Gompers did not imagine, nor advocate, that people can take care of themselves as individuals, devoid of social context and societal support, as Garcia-Dugan’s selective quote implies. Gompers would be horrified to have his words twisted to the ends of a two-bit apologist for the corporate owned party of capital. Gompers wanted a rich and resilient network of civil society, rather than government, to support those needs of workers that they could not furnish for themselves, like social security, pensions, health care, unemployment insurance, disability insurance, etc.. But Gompers lived and organized in a different era, a different America. His preference not to rely on government was predicated on a healthy and practical distrust of an institution he saw as owned and operated by the wealthy and powerful.
Well, perhaps not all that much has changed after all… but Gompers was no Ayn Rand, despite Garcia-Dugan’s attempt to make him sound like a resident scholar of the Cato Institute.
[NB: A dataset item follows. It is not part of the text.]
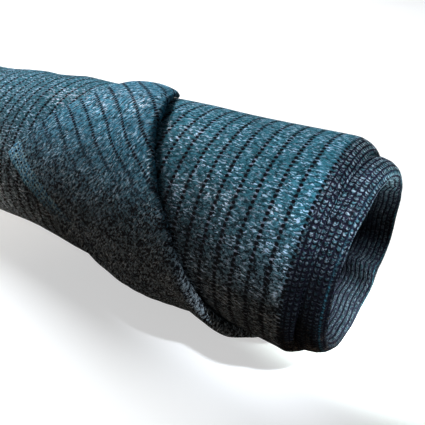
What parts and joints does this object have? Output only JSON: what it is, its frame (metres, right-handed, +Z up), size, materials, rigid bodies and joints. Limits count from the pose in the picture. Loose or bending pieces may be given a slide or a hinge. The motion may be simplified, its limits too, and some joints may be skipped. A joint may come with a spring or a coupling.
{
  "type": "rolled shade cloth",
  "caption": "Length of knitted shade cloth wound loosely into a hollow coreless roll lying on its side, with one corner of the loose end folded back over the outside.",
  "frame": {"origin": "on the surface that the roll lies on, under the middle of its bounding box", "axes": "+X along the roll towards its flared open mouth, +Z up, -Y the side over which the folded corner lies"},
  "size_m": [1, 0.1196, 0.117],
  "materials": {
    "knitted_cloth": "dark blue-green knitted tape net with dense edge bands, slightly glossy tapes and near-black chain rows",
    "knitted_cloth_reverse": "reverse side of the same knitted tape net, slightly glossy"
  },
  "bodies": {
    "root": {"wound_roll": "knitted_cloth", "folded_corner": "knitted_cloth_reverse"}
  },
  "joints": []
}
In the end, this attempt of Republicans, through the parrot-like mimickery of their most tired and discredited rhetoric by thier Latina shill Garcia-Dugan, to ‘balance’ Huerta’s powerful and authentic message, is really just sad. The kids responded powerfully to Huertas message because it was authentically rooted in their cultura and shared history. The kids rejected or were indifferent to Garcia-Dugan because they are no fools; they could see the strings animating her visit. This debate is a microcosm of how and why the GOP has already reached its high-water mark in its appeal to Latinos with George Bush: a semi-literate speaker Spanish who is a liberal on immigration. Support for the GOP among Latinos is already ebbing, and it won’t be long before a Latino Republican is every bit as rare as Black Republican, or a Gay Republican.